Bayang-bayang Menjadi
Nyata
Melewati jalan Desa
Karangsuwung hampir kulalui setiap hari. Maklum jalan itu merupakan jalan
terdekat yang bisa kutempuh untuk mencapai tempat kerja. Jalanan beraspal
dengan deretan rumah di kedua sisi jalan. Pagar depan rumah terbuat dari semen umumnya
membatasi rumah dengan pinggir jalan.
Setiap kulewati
jalan raya itu, selalu kukhayal suatu kecelakaan yang akan terjadi. Tepat di
sebuah rumah berpagar tembok, dengan berdiri kokoh pohon mangga di samping
rumah. Aku menyeruduk masuk pagar rumah dengan kendaraan motorku. Itulah
gambaran rumah yang selalu kubayangkan saat terjadinya kecelakaan.
Entah sudah
berapa kali khayalan itu selalu hadir dibenakku. Mungkin sudah puluhan kali
bayang-bayang itu selalu mengisi lamunanku setiap kali melintasi rumah
tersebut. Sampai-sampai posisi masuk dan terjatuh saat masuk rumahpun selalu
kubayangkan. Apakah ini rencana Tuhan yang akan aku jalani di kehidupan
mendatang ? Hanya Tuhan yang mengetahui jawabannya.
Suatu hari seperti
biasa saat aku berangkat kerja, tak lupa kubayangkan peristiwa kecelakaan yang
akan terjadi ketika melintasi rumah berpagar semen. Untunglah peristiwa itu
belum terjadi. Saat kupulang kerja masih di jalan Desa Karangsuwung, di depanku
ada seorang anak berusia kira-kira 12 tahunan sedang mengayuh sepeda dengan
menggendong anak kecil berusia dua tahunan. Tangan kiri memegang setir sepeda,
tangan kanan memegang anak kecil yang belakangan diketahui adik si pengendara
sepeda tersebut.
Pandanganku saat
itu tertuju kepada kedua anak itu. Aku mengikuti sepeda itu di belakang. Entah
apa yang terjadi, tiba-tiba sepeda itu berbelok ke kanan tepat satu rumah di
samping rumah yang selalu kukhayalkan. Tabrakanpun akhirnya tak terelakkan. Sepeda
terseret ke kanan dan masuk ke pintu pagar rumah bersebelahan dengan rumah yang selalu
khayalkan dalam kecelakaan.
Untunglah Tuhan
masih menyelamatkan kedua kakak beradik dan diriku. Adik si pengendara sepeda
mengalami benturan kecil, dan kakiku agak sakit memar waktu menahan lajunya
motor. Motorpun terhenti di depan pintu rumah. Kupadamkan mesinnya, lalu
beberapa orang datang dari dalam rumah. Lelaki separuh baya menghampiriku
sambil menatap tajam. Tanpa sepatah katapun terlontar dari mulut lelaki
tersebut. Cepat-cepat aku minta maaf dan menjelaskan kronologis kejadiannya.

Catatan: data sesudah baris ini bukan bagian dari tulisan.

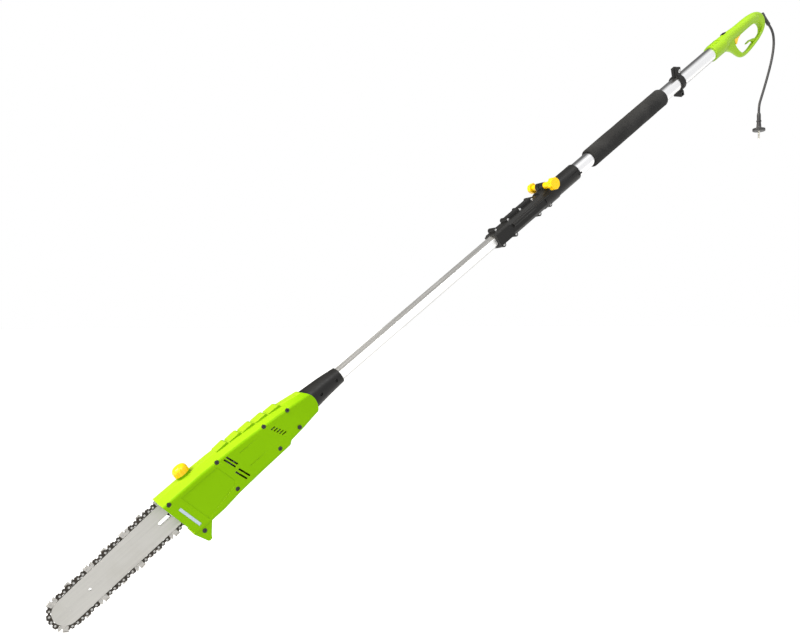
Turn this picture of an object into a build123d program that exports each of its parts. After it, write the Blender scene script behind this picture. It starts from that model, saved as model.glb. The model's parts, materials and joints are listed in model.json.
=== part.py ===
from build123d import *
import os
from math import asin, atan2, cos, degrees, hypot, pi, radians, sin, sqrt, tan

# Telescoping pole saw, in millimetres.
# Everything but the hanging cord is drawn in the saw's own frame: X runs along the pole from the
# chain's nose to the rear handle, Y points to the sprocket side and Z to the top of the saw.
# place() then tilts the saw about the middle of the foam grip, where the front hand holds it.

# ---- pole ----
INCLINE = degrees(asin(0.6))
GRIP_CENTRE_X = 1624.0
GRIP_LENGTH = 298.0
GRIP_RADIUS = 23.2
UPPER_RADIUS = 17.25
UPPER_WALL = 1.4
UPPER_START_X = 1292.0
UPPER_END_X = 2040.0
HEX_FLATS = 25.6
HEX_WALL = 1.5
HEX_CORNER = 3.0
LOWER_START_X = 586.0
LOWER_END_X = 1625.0
SLIDE_GAP = 0.3
RUN_GAP = 0.08

# ---- bar and chain, in the bar's frame: X from the chain's nose along the bar ----
BAR_Y = 19.0
BAR_TIP_Z = -11.5
BAR_TILT = 3.0
PITCH = 9.525
DRIVE_LINKS = 39
NOSE_X = 35.0
NOSE_R = 27.7
SHOULDER_X = 248.0
SHOULDER_HALF = 31.1
SHOULDER_R = 70.0
SPROCKET_TEETH = 6
SPROCKET_R = PITCH / (2 * sin(pi / (2 * SPROCKET_TEETH)))
RIVET_TO_RAIL = 3.85
BAR_THICK = 4.0
BAR_END_X = 292.0
GROOVE = 1.5
GAUGE = 1.3
STRAP_THICK = 1.2
RIVET_R = 1.5
RIVET_HEAD = 0.45
RIVET_HEAD_HIGH = 0.6
RIVET_HOLE_GAP = 0.1
DEPTH_REACH = 3.5
SLOT_START_X = 231.0
SLOT_HALF = 3.7
STUD_X = (263.0, 281.0)
STUD_R = 3.5
TENSION_X = 272.0
TENSION_Z = -14.0
TENSION_Y = 28.5
TENSION_SCREW_R = 2.5
TENSION_HEAD_R = 3.0
TENSION_HOLE_R = 3.4
TIP_HOLE_X = 83.0
BAR_RIVETS = ((30.6, 4.4), (30.6, -4.4), (39.4, 4.4), (39.4, -4.4))
BAR_RIVET_R = 1.4
NOSE_WHEEL_R = 20.6
NOSE_HUB_R = 8.0
NOSE_TEETH = 9

# ---- saw head ----
NECK_Z = 1.6
NECK_SCREWS_X = (600.0, 641.0)
SPIGOT_R = 19.4
HEAD_WALL = 2.6
FRONT_WALL = 3.2
FRONT_TOP_X = 247.1
FRONT_LOW_X = 269.1
COVER_PLANE_Y = 14.0
COVER_REAR_X = 363.0
MOTOR_Y = -4.0
STATOR_R = 27.0
SCREW_SEAT_Y = -35.0
CAP_X = 315.0
# each section: x, half width, lowest z, highest z
HEAD_SECTIONS = [(240.0, 36.0, -41.5, 45.5), (300.0, 36.0, -41.5, 46.0), (332.0, 36.0, -41.0, 46.5),
                 (368.0, 36.0, -37.0, 46.0), (420.0, 36.0, -34.5, 43.5), (470.0, 35.0, -33.5, 39.5),
                 (493.0, 34.2, -33.0, 37.3), (500.0, 34.0, -27.5, 36.7), (535.0, 32.0, -25.0, 32.5),
                 (562.0, 28.5, -22.5, 28.3), (590.0, 25.0, -21.0, 24.0)]
CROWN_HALF = 14.0
CROWN_DROP = 9.0
SPIKE = [(263.6, -38), (275.0, -64.5), (278.0, -67.0), (283.0, -66.0), (286.5, -60.0), (304.0, -38)]
PAD_STARTS = (382.0, 411.0, 440.0, 469.0, 498.0)
PAD_LENGTH = 26.0
TOP_SCREWS = ((263.0, 33.0), (369.0, 35.5), (473.0, 29.5), (526.0, 24.0))
LOW_SCREWS = ((281.5, -46.0), (369.0, -27.5), (473.0, -23.5), (526.0, -17.5))
VENTS = ((391.5, 20.0), (385.5, 19.0), (396.0, -12.0), (388.5, -12.5))
SHORT_VENTS = 5
SHORT_VENT_X = 484.5
SHORT_VENT_Z = 15.5
SIDE_PANEL = ((285, 28.5), (364, 28.5), (374, -11), (368, -19), (300, -34.5))
PANEL_Y = -35.2
SEAM_Z = (21.5, -10.0)
SCREW_BOSS_R = 5.4
SCREW_HOLE_R = 1.9
BEARING_R = 11.0
FILLER_R = 8.4
COVER_SLOT_Y = 24.0
COVER_SLOT_Z = (-38.6, 41.0)
COVER_FLANK_Y = 36.2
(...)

Kukatakan pada lelaki itu barang kali ada keluhan atau sakit yang diderita
kedua anak pasca kecelakaan tersebut akulah yang akan bertanggung jawab. Dengan
memperlihatkan identitas dan asal-usulku akhirnya beliau mengizinkanku pulang.
Peristiwa
kecelakaan itu kuceritakan pada ibuku. Dengan diantar ibu aku kembali
mendatangi kakek dari kedua anak yang telah kucelakai. Sekali lagi aku mohon
maaf sambil menyerahkan sedikit uang untuk pengobatan keduanya. Ibuku berjanji
akan menanggung biaya jika kondisi anak bertambah parah. Hatiku lega dan pulang
ke rumah dengan penuh rasa gembira. Sejak itu tak terdengar lagi berita atau
kabar kedua anak itu. Beberapa minggu kemudian, rumah itupun kosong tak
berpenghuni. Entah pergi ke mana keluarga kakek, dan keluarga kedua anak itu.
Tuhan sudah
memperlihatkan kekuasaanNya kepadaku, dengan menjadikan khayalanku menjadi
kenyataan meski hanya selisih satu rumah. Terima kasih ya Allah Engkau telah
menyelamatkan aku dan kedua anak yang malang itu.